Items:
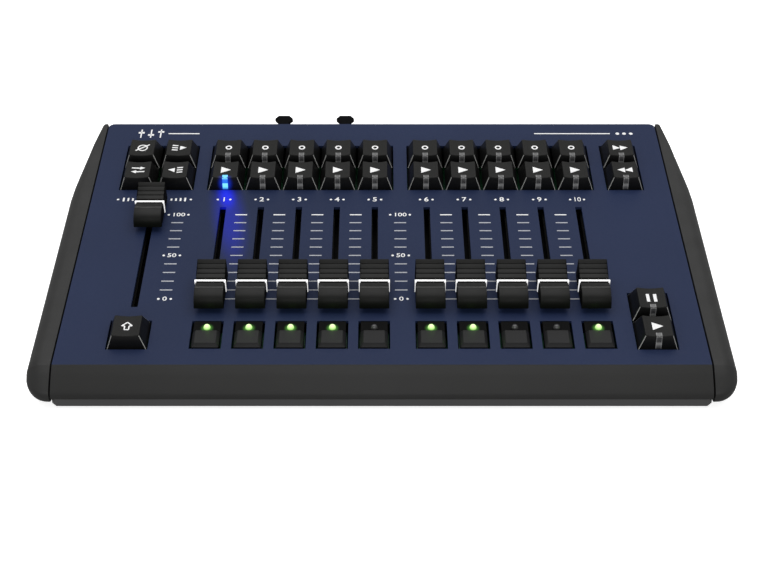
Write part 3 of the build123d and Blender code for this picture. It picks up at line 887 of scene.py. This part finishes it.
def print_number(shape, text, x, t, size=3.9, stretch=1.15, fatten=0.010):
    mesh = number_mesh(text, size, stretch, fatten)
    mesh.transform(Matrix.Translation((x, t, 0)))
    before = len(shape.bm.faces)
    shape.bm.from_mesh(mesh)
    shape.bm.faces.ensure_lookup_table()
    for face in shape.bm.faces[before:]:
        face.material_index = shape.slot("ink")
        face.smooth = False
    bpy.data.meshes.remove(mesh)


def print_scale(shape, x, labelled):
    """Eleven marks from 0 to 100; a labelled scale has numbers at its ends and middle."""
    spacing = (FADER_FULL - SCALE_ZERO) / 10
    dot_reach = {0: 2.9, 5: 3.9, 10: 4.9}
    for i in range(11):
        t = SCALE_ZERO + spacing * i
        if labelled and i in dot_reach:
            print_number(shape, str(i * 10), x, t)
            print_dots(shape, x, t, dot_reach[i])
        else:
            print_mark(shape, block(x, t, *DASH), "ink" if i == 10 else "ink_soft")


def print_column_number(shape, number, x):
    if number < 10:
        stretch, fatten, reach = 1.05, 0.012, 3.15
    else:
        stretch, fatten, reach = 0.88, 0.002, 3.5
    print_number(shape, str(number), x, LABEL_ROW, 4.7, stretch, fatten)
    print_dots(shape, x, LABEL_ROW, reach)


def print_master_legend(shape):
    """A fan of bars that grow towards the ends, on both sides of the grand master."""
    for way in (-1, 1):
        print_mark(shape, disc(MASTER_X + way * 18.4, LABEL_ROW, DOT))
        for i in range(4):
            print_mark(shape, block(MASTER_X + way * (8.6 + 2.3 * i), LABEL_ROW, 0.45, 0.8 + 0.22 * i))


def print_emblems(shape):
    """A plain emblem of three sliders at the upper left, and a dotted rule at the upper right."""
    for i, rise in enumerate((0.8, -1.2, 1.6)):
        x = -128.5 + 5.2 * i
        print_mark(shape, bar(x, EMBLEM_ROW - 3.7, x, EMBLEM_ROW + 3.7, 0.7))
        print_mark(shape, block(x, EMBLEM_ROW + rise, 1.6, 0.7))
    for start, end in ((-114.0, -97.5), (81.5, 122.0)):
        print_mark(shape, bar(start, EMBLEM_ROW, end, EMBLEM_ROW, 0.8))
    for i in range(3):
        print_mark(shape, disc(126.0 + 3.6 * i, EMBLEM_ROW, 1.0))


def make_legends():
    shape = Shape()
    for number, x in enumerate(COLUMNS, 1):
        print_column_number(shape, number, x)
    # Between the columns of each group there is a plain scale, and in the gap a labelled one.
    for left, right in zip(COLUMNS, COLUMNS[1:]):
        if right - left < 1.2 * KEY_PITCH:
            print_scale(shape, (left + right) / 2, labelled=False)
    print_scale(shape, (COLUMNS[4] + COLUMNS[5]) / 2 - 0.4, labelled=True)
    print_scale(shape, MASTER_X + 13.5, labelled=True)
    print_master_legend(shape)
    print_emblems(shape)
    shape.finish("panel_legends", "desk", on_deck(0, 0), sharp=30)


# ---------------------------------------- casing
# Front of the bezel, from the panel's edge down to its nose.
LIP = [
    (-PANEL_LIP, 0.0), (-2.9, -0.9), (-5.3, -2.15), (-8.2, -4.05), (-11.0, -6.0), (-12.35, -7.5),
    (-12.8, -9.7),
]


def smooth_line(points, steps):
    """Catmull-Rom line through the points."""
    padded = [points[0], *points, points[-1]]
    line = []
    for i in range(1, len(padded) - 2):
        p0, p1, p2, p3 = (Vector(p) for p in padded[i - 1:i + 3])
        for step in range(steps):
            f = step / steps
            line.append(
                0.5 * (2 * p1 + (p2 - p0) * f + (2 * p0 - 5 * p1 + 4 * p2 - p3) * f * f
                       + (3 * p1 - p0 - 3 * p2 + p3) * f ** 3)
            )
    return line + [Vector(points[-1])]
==
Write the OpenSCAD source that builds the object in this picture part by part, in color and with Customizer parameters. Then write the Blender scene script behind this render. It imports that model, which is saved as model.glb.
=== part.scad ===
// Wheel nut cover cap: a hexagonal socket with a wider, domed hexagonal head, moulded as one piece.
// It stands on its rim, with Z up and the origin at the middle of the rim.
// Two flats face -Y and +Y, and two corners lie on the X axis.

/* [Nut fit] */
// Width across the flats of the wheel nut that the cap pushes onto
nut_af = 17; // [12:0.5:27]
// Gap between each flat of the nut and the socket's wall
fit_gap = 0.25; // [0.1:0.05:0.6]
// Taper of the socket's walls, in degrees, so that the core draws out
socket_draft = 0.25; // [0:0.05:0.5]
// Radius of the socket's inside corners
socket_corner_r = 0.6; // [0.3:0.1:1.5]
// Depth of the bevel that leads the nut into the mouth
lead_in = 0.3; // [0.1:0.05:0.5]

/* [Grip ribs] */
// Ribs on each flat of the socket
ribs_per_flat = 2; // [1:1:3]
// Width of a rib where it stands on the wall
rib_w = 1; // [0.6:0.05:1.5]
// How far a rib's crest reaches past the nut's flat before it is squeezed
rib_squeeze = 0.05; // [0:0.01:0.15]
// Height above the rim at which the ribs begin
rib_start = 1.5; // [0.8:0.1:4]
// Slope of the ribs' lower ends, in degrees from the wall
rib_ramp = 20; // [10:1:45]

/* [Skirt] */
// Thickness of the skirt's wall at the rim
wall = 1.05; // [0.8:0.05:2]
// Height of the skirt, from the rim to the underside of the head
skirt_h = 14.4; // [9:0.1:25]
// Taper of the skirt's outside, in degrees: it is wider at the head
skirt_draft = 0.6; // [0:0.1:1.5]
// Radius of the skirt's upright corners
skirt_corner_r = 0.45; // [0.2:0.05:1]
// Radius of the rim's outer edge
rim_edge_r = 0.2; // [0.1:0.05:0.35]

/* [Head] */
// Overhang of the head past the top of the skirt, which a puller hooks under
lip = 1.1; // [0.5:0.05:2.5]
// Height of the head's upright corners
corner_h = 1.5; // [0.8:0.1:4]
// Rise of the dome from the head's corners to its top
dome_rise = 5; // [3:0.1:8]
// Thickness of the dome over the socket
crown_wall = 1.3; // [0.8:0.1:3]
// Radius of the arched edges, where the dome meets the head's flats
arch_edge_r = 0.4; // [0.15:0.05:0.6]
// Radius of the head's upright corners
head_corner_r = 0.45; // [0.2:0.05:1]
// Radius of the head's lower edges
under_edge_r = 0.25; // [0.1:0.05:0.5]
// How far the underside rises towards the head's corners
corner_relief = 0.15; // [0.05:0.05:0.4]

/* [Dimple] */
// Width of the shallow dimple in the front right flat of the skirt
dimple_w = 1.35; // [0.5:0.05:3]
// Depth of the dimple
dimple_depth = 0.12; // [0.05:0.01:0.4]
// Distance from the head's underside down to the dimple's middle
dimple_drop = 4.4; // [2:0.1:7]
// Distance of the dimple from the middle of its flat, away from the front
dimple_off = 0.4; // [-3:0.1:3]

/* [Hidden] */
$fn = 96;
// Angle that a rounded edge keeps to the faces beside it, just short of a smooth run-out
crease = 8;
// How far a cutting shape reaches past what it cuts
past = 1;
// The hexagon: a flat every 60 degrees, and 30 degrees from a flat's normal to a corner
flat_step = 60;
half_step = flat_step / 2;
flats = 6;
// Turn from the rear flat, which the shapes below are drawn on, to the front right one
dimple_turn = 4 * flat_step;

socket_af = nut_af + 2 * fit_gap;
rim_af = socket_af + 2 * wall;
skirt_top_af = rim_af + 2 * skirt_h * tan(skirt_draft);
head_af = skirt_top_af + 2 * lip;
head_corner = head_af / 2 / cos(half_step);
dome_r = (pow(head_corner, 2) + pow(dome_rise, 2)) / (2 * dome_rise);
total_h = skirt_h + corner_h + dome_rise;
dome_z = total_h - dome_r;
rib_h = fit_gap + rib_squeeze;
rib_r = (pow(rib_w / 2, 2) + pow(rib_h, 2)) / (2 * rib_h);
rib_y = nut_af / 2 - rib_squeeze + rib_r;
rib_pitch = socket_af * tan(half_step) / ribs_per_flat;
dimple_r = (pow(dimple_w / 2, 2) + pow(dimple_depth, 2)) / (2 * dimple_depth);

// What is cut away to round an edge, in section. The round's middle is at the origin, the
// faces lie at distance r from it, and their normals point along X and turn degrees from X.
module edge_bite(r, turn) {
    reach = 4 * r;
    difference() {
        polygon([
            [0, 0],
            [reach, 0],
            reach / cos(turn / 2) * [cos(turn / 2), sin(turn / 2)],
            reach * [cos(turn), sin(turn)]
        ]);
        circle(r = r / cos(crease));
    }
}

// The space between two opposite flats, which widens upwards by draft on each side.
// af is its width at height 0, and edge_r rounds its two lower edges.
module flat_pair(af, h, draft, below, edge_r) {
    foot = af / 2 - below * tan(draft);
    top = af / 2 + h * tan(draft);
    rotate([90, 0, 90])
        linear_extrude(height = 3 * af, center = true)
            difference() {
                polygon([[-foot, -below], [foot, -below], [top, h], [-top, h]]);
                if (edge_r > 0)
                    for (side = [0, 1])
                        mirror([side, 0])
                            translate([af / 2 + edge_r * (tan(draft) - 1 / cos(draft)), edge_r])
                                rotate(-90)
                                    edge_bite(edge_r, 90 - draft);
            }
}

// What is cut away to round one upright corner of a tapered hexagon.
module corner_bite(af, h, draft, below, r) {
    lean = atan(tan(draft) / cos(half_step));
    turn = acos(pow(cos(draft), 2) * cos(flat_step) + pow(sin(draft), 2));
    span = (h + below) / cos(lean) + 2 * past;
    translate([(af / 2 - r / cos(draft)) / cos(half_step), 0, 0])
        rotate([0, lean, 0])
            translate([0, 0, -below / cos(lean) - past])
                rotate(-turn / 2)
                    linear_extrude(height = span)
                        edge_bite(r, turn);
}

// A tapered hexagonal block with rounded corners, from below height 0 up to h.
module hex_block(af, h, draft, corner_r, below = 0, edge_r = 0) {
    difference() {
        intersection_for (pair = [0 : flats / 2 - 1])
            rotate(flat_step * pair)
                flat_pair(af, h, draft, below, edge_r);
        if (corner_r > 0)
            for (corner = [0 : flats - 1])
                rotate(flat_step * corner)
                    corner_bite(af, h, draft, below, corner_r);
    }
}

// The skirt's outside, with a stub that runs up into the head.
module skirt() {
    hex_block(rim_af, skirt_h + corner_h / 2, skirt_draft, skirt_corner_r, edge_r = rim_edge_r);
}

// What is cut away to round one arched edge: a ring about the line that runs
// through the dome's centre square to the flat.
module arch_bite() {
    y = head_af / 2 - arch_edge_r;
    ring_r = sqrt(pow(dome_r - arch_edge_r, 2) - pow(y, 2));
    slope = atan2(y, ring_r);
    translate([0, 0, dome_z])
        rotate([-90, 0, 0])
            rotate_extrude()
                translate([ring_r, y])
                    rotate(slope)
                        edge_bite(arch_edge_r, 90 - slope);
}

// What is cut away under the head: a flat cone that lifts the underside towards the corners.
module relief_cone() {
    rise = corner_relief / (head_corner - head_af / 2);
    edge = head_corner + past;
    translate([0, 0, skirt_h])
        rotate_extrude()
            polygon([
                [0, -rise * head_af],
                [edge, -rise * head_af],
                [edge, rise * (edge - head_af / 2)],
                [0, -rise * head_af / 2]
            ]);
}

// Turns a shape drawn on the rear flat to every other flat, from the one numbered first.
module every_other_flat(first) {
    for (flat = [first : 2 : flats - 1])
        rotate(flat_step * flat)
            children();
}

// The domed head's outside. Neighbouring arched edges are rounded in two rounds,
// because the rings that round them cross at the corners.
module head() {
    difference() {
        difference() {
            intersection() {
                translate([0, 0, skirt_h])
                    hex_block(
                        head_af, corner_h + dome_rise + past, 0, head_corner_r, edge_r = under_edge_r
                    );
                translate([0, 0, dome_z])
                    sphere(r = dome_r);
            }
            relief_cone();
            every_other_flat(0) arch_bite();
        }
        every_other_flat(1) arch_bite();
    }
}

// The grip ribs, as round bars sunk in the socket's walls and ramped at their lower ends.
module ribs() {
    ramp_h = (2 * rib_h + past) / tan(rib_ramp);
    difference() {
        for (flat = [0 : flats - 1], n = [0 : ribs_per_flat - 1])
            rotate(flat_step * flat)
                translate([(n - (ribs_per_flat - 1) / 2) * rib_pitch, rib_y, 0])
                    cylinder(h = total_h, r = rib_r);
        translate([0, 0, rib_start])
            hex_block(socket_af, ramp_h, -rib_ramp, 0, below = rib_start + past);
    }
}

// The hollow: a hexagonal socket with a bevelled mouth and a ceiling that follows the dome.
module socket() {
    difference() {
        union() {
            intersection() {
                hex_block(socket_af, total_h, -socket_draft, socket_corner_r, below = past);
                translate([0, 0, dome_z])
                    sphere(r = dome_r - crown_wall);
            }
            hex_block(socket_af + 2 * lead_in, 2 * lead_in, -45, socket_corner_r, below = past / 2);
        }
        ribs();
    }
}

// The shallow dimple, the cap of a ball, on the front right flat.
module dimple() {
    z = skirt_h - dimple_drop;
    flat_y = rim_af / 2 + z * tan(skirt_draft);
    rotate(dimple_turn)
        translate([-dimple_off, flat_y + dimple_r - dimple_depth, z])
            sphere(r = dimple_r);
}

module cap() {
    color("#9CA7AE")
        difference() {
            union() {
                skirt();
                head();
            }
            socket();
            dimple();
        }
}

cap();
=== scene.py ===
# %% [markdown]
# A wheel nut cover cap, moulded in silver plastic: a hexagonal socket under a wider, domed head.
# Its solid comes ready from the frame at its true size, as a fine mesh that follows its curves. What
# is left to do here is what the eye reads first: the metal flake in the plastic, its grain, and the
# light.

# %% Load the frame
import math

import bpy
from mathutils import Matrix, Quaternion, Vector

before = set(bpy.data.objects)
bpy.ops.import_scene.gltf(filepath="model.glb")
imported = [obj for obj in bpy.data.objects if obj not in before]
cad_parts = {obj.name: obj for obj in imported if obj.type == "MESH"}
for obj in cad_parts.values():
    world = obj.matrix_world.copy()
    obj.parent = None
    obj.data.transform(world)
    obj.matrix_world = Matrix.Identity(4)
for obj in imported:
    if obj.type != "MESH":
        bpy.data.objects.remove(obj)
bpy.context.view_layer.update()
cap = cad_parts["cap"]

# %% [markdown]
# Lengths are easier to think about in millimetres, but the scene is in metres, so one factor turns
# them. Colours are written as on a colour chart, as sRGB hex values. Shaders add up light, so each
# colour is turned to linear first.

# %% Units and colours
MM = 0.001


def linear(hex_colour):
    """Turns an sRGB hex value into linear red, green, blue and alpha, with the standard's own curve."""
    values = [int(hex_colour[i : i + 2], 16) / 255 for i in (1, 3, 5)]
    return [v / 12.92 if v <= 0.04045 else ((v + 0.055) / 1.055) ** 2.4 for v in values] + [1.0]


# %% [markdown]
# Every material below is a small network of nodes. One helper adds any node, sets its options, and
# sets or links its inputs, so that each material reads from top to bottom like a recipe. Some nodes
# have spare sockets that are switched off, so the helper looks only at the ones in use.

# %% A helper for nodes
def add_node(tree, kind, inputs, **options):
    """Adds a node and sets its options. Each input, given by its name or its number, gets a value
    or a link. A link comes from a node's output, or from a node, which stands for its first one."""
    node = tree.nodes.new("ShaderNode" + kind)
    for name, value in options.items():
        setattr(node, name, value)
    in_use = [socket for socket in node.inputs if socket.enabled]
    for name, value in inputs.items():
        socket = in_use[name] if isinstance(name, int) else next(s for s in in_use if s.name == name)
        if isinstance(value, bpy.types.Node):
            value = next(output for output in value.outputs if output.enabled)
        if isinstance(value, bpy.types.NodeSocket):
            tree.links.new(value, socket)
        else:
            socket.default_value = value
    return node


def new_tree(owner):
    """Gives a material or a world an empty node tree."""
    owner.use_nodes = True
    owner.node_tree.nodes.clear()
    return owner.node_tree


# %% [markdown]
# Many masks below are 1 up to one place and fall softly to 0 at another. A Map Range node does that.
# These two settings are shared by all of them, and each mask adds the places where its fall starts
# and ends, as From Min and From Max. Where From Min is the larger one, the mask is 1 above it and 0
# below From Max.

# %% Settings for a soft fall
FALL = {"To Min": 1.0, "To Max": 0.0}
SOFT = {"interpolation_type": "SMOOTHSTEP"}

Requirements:
Lines from the records above that hold "imported" are the ones to list.

Result for this exercise:
imported = [obj for obj in bpy.data.objects if obj not in before]
cad_parts = {obj.name: obj for obj in imported if obj.type == "MESH"}
for obj in imported:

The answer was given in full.